Task prompt: Every line of the material below must be repeated exactly.
** START Entries supplied **
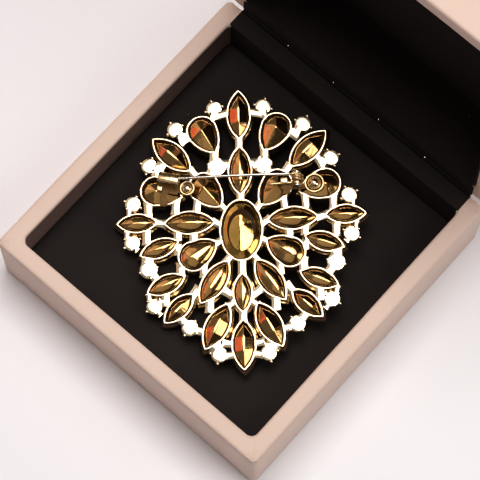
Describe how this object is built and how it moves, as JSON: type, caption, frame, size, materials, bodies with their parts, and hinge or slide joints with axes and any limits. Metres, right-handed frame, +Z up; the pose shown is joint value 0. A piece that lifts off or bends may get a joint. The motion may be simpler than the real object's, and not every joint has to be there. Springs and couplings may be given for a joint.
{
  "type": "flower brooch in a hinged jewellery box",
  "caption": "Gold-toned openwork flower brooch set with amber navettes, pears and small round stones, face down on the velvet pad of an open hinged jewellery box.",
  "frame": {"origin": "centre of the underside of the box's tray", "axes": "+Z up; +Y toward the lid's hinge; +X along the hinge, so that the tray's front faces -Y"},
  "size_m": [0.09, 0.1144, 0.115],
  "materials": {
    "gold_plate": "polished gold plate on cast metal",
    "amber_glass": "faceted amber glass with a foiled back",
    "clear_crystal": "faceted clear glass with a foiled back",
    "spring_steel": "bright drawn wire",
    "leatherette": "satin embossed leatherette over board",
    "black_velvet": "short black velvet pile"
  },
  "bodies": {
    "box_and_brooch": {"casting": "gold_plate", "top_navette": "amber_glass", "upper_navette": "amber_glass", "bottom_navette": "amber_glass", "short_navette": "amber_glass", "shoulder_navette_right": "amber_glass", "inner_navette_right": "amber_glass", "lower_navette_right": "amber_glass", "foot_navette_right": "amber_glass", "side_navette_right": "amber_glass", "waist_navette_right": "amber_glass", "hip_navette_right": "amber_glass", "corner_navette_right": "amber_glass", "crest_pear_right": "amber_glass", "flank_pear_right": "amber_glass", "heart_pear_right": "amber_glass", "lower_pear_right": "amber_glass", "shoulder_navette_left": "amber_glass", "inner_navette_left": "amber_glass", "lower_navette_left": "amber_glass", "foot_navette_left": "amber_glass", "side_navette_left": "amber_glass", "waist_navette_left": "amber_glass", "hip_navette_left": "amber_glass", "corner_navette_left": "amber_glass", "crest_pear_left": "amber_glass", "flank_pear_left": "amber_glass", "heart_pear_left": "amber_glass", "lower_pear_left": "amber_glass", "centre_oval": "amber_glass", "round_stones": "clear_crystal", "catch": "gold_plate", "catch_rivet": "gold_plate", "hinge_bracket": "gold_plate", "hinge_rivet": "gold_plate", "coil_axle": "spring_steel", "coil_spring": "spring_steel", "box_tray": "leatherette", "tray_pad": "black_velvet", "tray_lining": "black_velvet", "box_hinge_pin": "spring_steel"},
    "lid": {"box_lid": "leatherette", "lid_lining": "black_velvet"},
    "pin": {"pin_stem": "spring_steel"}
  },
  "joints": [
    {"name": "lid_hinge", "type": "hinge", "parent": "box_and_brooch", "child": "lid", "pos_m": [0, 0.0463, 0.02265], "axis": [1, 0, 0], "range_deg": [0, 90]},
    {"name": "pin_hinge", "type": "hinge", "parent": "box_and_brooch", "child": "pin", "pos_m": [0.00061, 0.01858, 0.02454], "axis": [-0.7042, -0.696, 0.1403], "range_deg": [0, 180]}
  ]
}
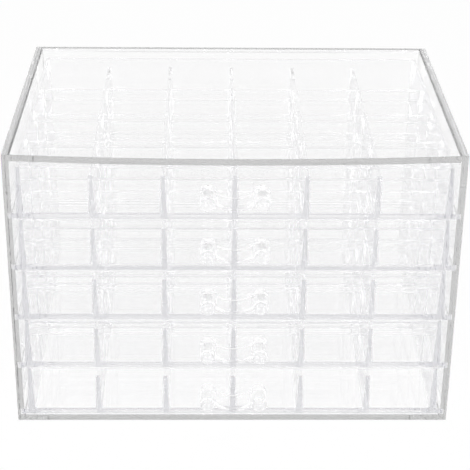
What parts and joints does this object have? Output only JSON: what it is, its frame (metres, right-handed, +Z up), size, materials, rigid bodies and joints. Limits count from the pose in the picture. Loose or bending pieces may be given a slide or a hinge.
** END Entries supplied **
Output of the task:
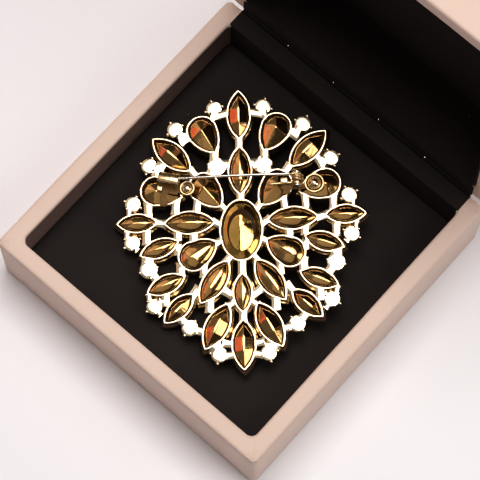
Describe how this object is built and how it moves, as JSON: type, caption, frame, size, materials, bodies with their parts, and hinge or slide joints with axes and any limits. Metres, right-handed frame, +Z up; the pose shown is joint value 0. A piece that lifts off or bends may get a joint. The motion may be simpler than the real object's, and not every joint has to be there. Springs and couplings may be given for a joint.
{
  "type": "flower brooch in a hinged jewellery box",
  "caption": "Gold-toned openwork flower brooch set with amber navettes, pears and small round stones, face down on the velvet pad of an open hinged jewellery box.",
  "frame": {"origin": "centre of the underside of the box's tray", "axes": "+Z up; +Y toward the lid's hinge; +X along the hinge, so that the tray's front faces -Y"},
  "size_m": [0.09, 0.1144, 0.115],
  "materials": {
    "gold_plate": "polished gold plate on cast metal",
    "amber_glass": "faceted amber glass with a foiled back",
    "clear_crystal": "faceted clear glass with a foiled back",
    "spring_steel": "bright drawn wire",
    "leatherette": "satin embossed leatherette over board",
    "black_velvet": "short black velvet pile"
  },
  "bodies": {
    "box_and_brooch": {"casting": "gold_plate", "top_navette": "amber_glass", "upper_navette": "amber_glass", "bottom_navette": "amber_glass", "short_navette": "amber_glass", "shoulder_navette_right": "amber_glass", "inner_navette_right": "amber_glass", "lower_navette_right": "amber_glass", "foot_navette_right": "amber_glass", "side_navette_right": "amber_glass", "waist_navette_right": "amber_glass", "hip_navette_right": "amber_glass", "corner_navette_right": "amber_glass", "crest_pear_right": "amber_glass", "flank_pear_right": "amber_glass", "heart_pear_right": "amber_glass", "lower_pear_right": "amber_glass", "shoulder_navette_left": "amber_glass", "inner_navette_left": "amber_glass", "lower_navette_left": "amber_glass", "foot_navette_left": "amber_glass", "side_navette_left": "amber_glass", "waist_navette_left": "amber_glass", "hip_navette_left": "amber_glass", "corner_navette_left": "amber_glass", "crest_pear_left": "amber_glass", "flank_pear_left": "amber_glass", "heart_pear_left": "amber_glass", "lower_pear_left": "amber_glass", "centre_oval": "amber_glass", "round_stones": "clear_crystal", "catch": "gold_plate", "catch_rivet": "gold_plate", "hinge_bracket": "gold_plate", "hinge_rivet": "gold_plate", "coil_axle": "spring_steel", "coil_spring": "spring_steel", "box_tray": "leatherette", "tray_pad": "black_velvet", "tray_lining": "black_velvet", "box_hinge_pin": "spring_steel"},
    "lid": {"box_lid": "leatherette", "lid_lining": "black_velvet"},
    "pin": {"pin_stem": "spring_steel"}
  },
  "joints": [
    {"name": "lid_hinge", "type": "hinge", "parent": "box_and_brooch", "child": "lid", "pos_m": [0, 0.0463, 0.02265], "axis": [1, 0, 0], "range_deg": [0, 90]},
    {"name": "pin_hinge", "type": "hinge", "parent": "box_and_brooch", "child": "pin", "pos_m": [0.00061, 0.01858, 0.02454], "axis": [-0.7042, -0.696, 0.1403], "range_deg": [0, 180]}
  ]
}
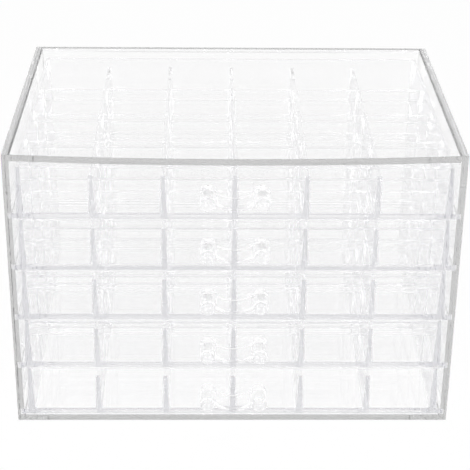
What parts and joints does this object have? Output only JSON: what it is, its frame (metres, right-handed, +Z up), size, materials, rigid bodies and joints. Limits count from the pose in the picture. Loose or bending pieces may be given a slide or a hinge.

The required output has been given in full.